Programming Organic Shapes in Beetle Blocks for 3D Printing

Eric Rosenbaum's Beetle Blocks is a programming environment built on SNAP. It uses a familiar block programming metaphor to produce STL files for 3D printing in an unconventional manner for those of us used to using CAD programs to design 3D models.

The included examples include a few different shell shapes that demonstrate how to make the beetle extrude and move in interesting patterns. I decided to head to the beach with my son to collect some shells. I would try to program their general shapes and see what kinds of models I could create for 3D printing.

While my son collected quartz I went looking for shells from the common slipper shell, a sea snail. There is a beach further down the coast where there are hip-tall piles of these shells.

When they are alive, the sea snails cluster in clumps around a stone or a buoyant object: I once found many clinging to an old golf ball!

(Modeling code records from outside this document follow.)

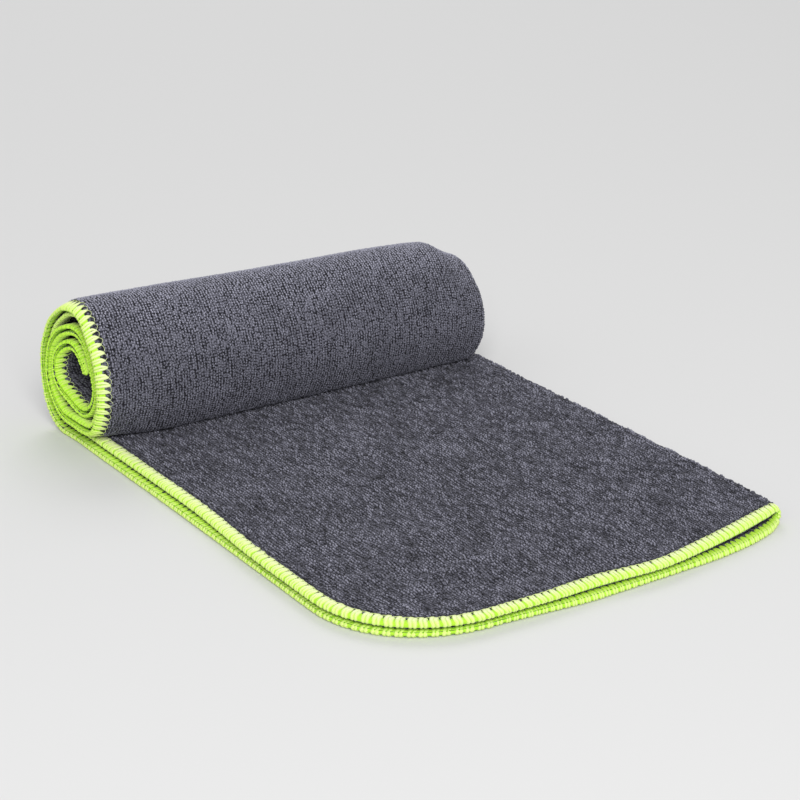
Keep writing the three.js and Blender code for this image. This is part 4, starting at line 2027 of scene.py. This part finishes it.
@dataclass
class Studio:
    """The pale floor, the soft light and the camera."""

    floor_reach: float = 7.0
    floor_drop: float = 0.0001
    camera_place: tuple[float, float, float] = (-0.4586, -0.6957, 0.3592)
    camera_turn: tuple[float, float, float] = (68.69, 0.0, -33.33)
    lens: float = 96.75
    sensor: float = 36.0
    nearest: float = 0.01
    sky: float = 0.52
    softboxes: tuple[Softbox, ...] = (
        Softbox("key_softbox", place=(-0.95, -1.75, 1.4), size=1.2, power=50.0),
        Softbox("top_softbox", place=(0.8, 1.6, 1.9), size=1.4, power=18.0),
    )

    def build(self) -> None:
        """Sets up the floor, the lights and the camera."""
        scene = bpy.context.scene
        scene.view_settings.view_transform = "Standard"
        self.build_floor()
        self.build_sky()
        for softbox in self.softboxes:
            softbox.build()
        data = bpy.data.cameras.new("camera")
        data.lens = self.lens
        data.sensor_width = self.sensor
        data.clip_start = self.nearest
        camera = bpy.data.objects.new("camera", data)
        camera.location = self.camera_place
        camera.rotation_euler = [math.radians(angle) for angle in self.camera_turn]
        scene.collection.objects.link(camera)
        scene.camera = camera

    def build_floor(self) -> None:
        """Lays the floor just below the towel."""
        reach = self.floor_reach
        corners = [(-reach, -reach, 0), (reach, -reach, 0), (reach, reach, 0), (-reach, reach, 0)]
        data = bpy.data.meshes.new("studio_floor")
        data.from_pydata(corners, [], [(0, 1, 2, 3)])
        data.materials.append(FloorFinish().build())
        floor = bpy.data.objects.new("studio_floor", data)
        floor.location.z = -self.floor_drop
        bpy.context.scene.collection.objects.link(floor)

    def build_sky(self) -> None:
        """Fills the room with even white light."""
        world = bpy.data.worlds.new("studio_light")
        world.use_nodes = True
        background = world.node_tree.nodes["Background"]
        background.inputs["Color"].default_value = (1.0, 1.0, 1.0, 1.0)
        background.inputs["Strength"].default_value = self.sky
        bpy.context.scene.world = world


@dataclass
class RolledTowel:
    """The whole towel: its cloth and its edging, dressed and joined to the frame."""

    form: TowelForm = field(default_factory=TowelForm)

    def dress(self, piece: bpy.types.Object, material: bpy.types.Material) -> None:
        """Gives a piece its finish and joins it to the frame.

        Args:
            piece: The piece.
            material: The finish.
        """
        piece.data.materials.append(material)
        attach(piece, "root")
        LOG.info("%s: %d faces", piece.name, len(piece.data.polygons))

    def build(self) -> None:
        """Builds every piece of the towel, and hides the imported cloth and edging."""
        terry = TerryCloth(self.form)
        cloth = terry.build()
        self.dress(cloth, TerryFinish().build())
        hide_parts("towel_cloth")
        pile = LoopPile(self.form, terry)
        for skin in Skin:
            material = PileFinish(skin.value.finish, skin.value.brightness).build()
            for piece in pile.build(skin):
                self.dress(piece, material)
                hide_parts("towel_cloth")
        threads = OverlockedEdging(self.form, CutEdge(self.form)).build()
        material = ThreadFinish().build()
        for piece in threads:
            self.dress(piece, material)
            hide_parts("overlocked_edging")


def main() -> None:
    """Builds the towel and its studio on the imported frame."""
    logging.basicConfig(level=logging.INFO, format="%(name)s: %(message)s")
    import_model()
    RolledTowel().build()
    Studio().build()


if __name__ == "__main__":
    main()
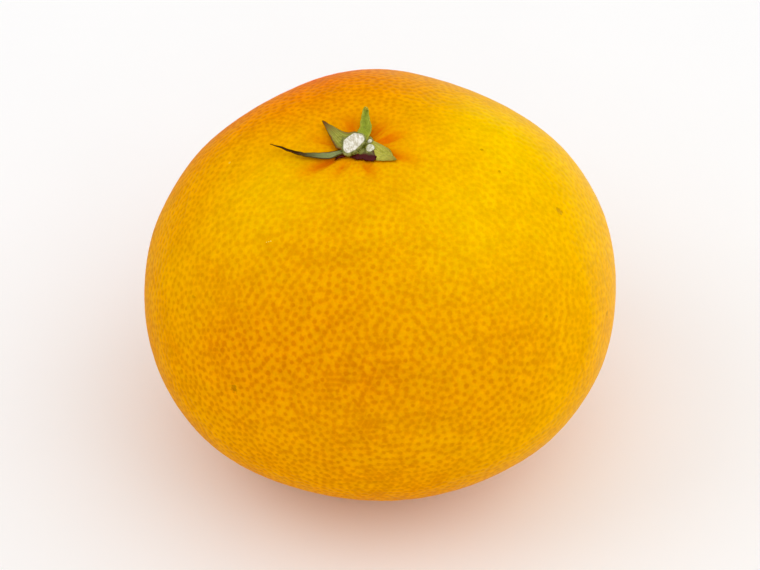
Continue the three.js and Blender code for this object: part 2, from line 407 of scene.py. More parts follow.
def makePeel(material):
    skin = peelSkin
    draws = np.random.default_rng(skin["seed"])
    ways, faces = splitIcosahedron(skin["meshSteps"])
    polar = np.arccos(np.clip(ways[:, 2], -1, 1))
    azimuth = np.arctan2(ways[:, 1], ways[:, 0])
    crowd = skin["crownCrowding"] * np.exp(-(polar / skin["crownReach"]) ** 2)
    points = peelPoints(math.pi / 2 - polar * (1 - crowd), azimuth)
    normals, areas = normalsAndAreas(points, faces)
    radius = np.hypot(points[:, 0], points[:, 1])
    around = np.arctan2(points[:, 1], points[:, 0])
    upper = points[:, 2] > 0
    nearStalk = (1 - smoothstep(radius, *skin["crownPores"])) * upper
    spacing = mixed(skin["poreSpacing"], skin["crownPoreSpacing"], nearStalk)
    print("peel mesh:", len(points), "points,", len(faces), "faces")

    pores = scatterPores(points, areas, spacing, draws)
    owner = nearestOf(points, pores)
    size = draws.uniform(*skin["poreSizes"], len(pores))[owner] * spacing / skin["poreSpacing"]
    tone = draws.uniform(*skin["poreTones"], len(pores))[owner]
    offset = points - pores[owner]
    away = np.linalg.norm(offset, axis=1)
    poreRadius = skin["poreRadius"] * size
    print("oil glands:", len(pores))

    lines = wrinkleLines(radius, around) * upper
    relief = -skin["pitDepth"] * size * np.exp(-(away / (skin["pitWidth"] * size)) ** 2)
    relief -= crownWrinkles["depth"] * lines
    relief += wavesOf(points, skin["waves"], draws)
    shaped = settled(points + normals * relief[:, None])
    made = makeObject("peel", placed(shaped), faces, material)

    fade = skin["crownFade"] * (1 - smoothstep(radius, *skin["crownFades"])) * upper
    addNumbers(made, "poreOffset", leaned(offset / poreRadius[:, None]))
    addNumbers(made, "poreReach", skin["poreReach"] * away / poreRadius)
    addNumbers(made, "poreTone", tone * (1 - fade))
    # Ripeness, where the riper, darker skin is partly painted shade.
    addNumbers(made, "ripenessAndShade", ripenessAndShadeOf(leaned(points), draws))
    # Red on the far left shoulder, partly blush and partly a painted red reflection.
    addNumbers(made, "blushAndReflection", blushAndReflectionOf(leaned(points), draws))
    # Painted shade in the stalk hollow, darker on its right side, in the folds and in the wrinkles.
    shadePaint = crownShadePaint
    hollow = np.exp(-(radius / shadePaint["hollowRadius"]) ** 2) * upper
    folds = np.clip(foldDepth(radius, around) / shadePaint["fullFold"], 0, 1) * upper
    shadedSide = hollow * np.maximum(0, np.cos(around - shadePaint["towards"]))
    shade = shadePaint["hollow"] * hollow + shadePaint["shadedSide"] * shadedSide + shadePaint["folds"] * folds
    shade += shadePaint["lines"] * lines
    addNumbers(made, "crownShade", np.clip(shade, 0, 1))
    return made


# The calyx. Plan points are counted from the fruit's core.
buttonForm = {
    "centre": (0.0, 0.25), "radius": 2.7, "lobes": [(5, 0.05, 0.6), (8, 0.03, 2.0)],
    "rimHeight": 0.55, "topHeight": 1.05, "roundness": 2.4, "sunk": 0.2,
    "wrinkles": 17, "wrinkleHeight": 0.05,
    "tear": 0.32, "tearAt": math.radians(246), "tearWide": math.radians(38),
    "rings": 18, "sides": 96, "rough": 0.02, "seed": 31,
}

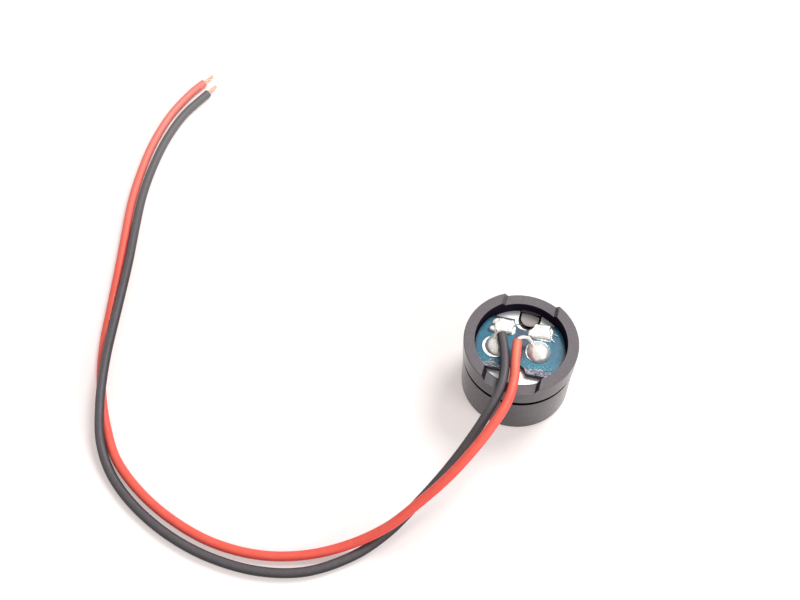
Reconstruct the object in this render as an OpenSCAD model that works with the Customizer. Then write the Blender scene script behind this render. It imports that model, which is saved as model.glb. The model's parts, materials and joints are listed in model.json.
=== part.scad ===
// Wired magnetic buzzer, standing on its sound face with the wiring side up.
// Millimetres. Z = 0 is the sound face, +Z runs to the rim around the board,
// and the two leads leave over the slot on the -Y side.

/* [Housing] */
// Outside diameter of the base ring
housing_d = 12; // [11.6:0.05:12.6]
// How far the side of the cover stands back from the base ring
cover_step = 0.175; // [0.1:0.025:0.3]
// Height of the cover, from the sound face to the seam
cover_h = 5.35; // [4.6:0.05:5.6]
// Side wall of the cover around the base ring's spigot
cover_wall = 0.65; // [0.5:0.05:0.75]
// Thickness of the sound face
cover_top = 0.8; // [0.6:0.05:1]
// Diameter of the sound hole
sound_hole_d = 2.5; // [1.5:0.1:3.5]
// Depth of the resonance cavity behind the sound face
cavity_h = 1.8; // [1.5:0.05:2]
// Radius on the outer edge of the sound face
edge_r = 0.2; // [0.1:0.05:0.35]
// Radius on the lip of the sound hole
hole_edge_r = 0.15; // [0.05:0.05:0.3]

/* [Base ring] */
// Height of the rim above the circuit board
rim_h = 1.3; // [1.1:0.05:1.6]
// Wall of the rim
rim_wall = 1.15; // [1:0.05:1.25]
// Radius on the outer edge of the rim
rim_edge_r = 0.1; // [0.05:0.05:0.25]
// Draft of the base ring's side, from the rim to the seam
ring_draft = 0.05; // [0.02:0.01:0.1]
// Turn of the base ring and the yoke plate against the board, in degrees
ring_turn = -3; // [-5:0.5:0]
// Width of the slots across the rim, at their floor
slot_w = 5.2; // [4.6:0.1:5.8]
// How far each side of a slot leans out, from its floor to the rim
slot_flare = 0.4; // [0.2:0.05:0.5]
// Depth of the slots below the top of the rim
slot_depth = 0.65; // [0.4:0.05:0.85]
// Width of the ledge under the yoke plate
ledge_w = 0.55; // [0.4:0.05:0.6]
// Width of the ledge under the diaphragm
seat_w = 0.45; // [0.3:0.05:0.5]
// Depth of the diaphragm's recess in the end of the spigot
seat_depth = 0.25; // [0.2:0.05:0.35]
// Height of the seam groove between cover and base ring
seam_h = 0.5; // [0.3:0.05:0.6]
// Depth of the seam groove, inwards from the side of the cover
seam_depth = 0.45; // [0.3:0.01:0.5]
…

I brought home a sample of the shells. I started by examining one of the Beetle Blocks projects that generates a shell. I figured out what the combination of blocks did, then remixed the project to approximate the shape of the slipper shell. One simply exports an STL directly from Beetle Blocks.

I tried and failed to get MeshMixer on Ubuntu 14.04 to slice a plane from the bottom of the model to flatten the base: Meshmixer will not save. I used Tinkercad instead.

I sliced the model in ReplicatorG and specified 0% infill. Still, the model had some strange complexities to it because I was rotating on the x and y planes (I lost that work and had to recreate it for the screenshot above but could not remember how I did the x rotation in the model I originally generated).

I printed the model on my Thing-O-Matic. Originally I scaled the model too small and the filament retraction eventually worked the filament loose in the extruder.

Scaling the model up resulted in a strange, complex, but very organic looking 3D print.

As I continue to program in Beetle Blocks I am beginning to understand how to control the extrusion and movement on the x y z axis creates interesting designs

My second design sought to mimic a snail shell. 

This model required support in order to print. 

Additionally, the model, as programmed, is pretty "messy." The printer is well-tuned, but the model appears to be stringy. Inside, the toolhead path is insanely overly complex, probably because of the beetle's path to create the model and the way the path is rendered into an STL. However, the roughness of the model, in my mind, contributes to the shell's design as it makes it look weathered like it washed up on a beach.

The model took a little over five hours to print.

After removing the support the model beautifully mimicked an invented shell shape. I was even able to remove the support material from inside the model.

You can see the complexity of the toolhead path in the exterior of the print.

I look forward to the opportunity to talk with Eric about Beetle Blocks and to better understand this unique programming environment.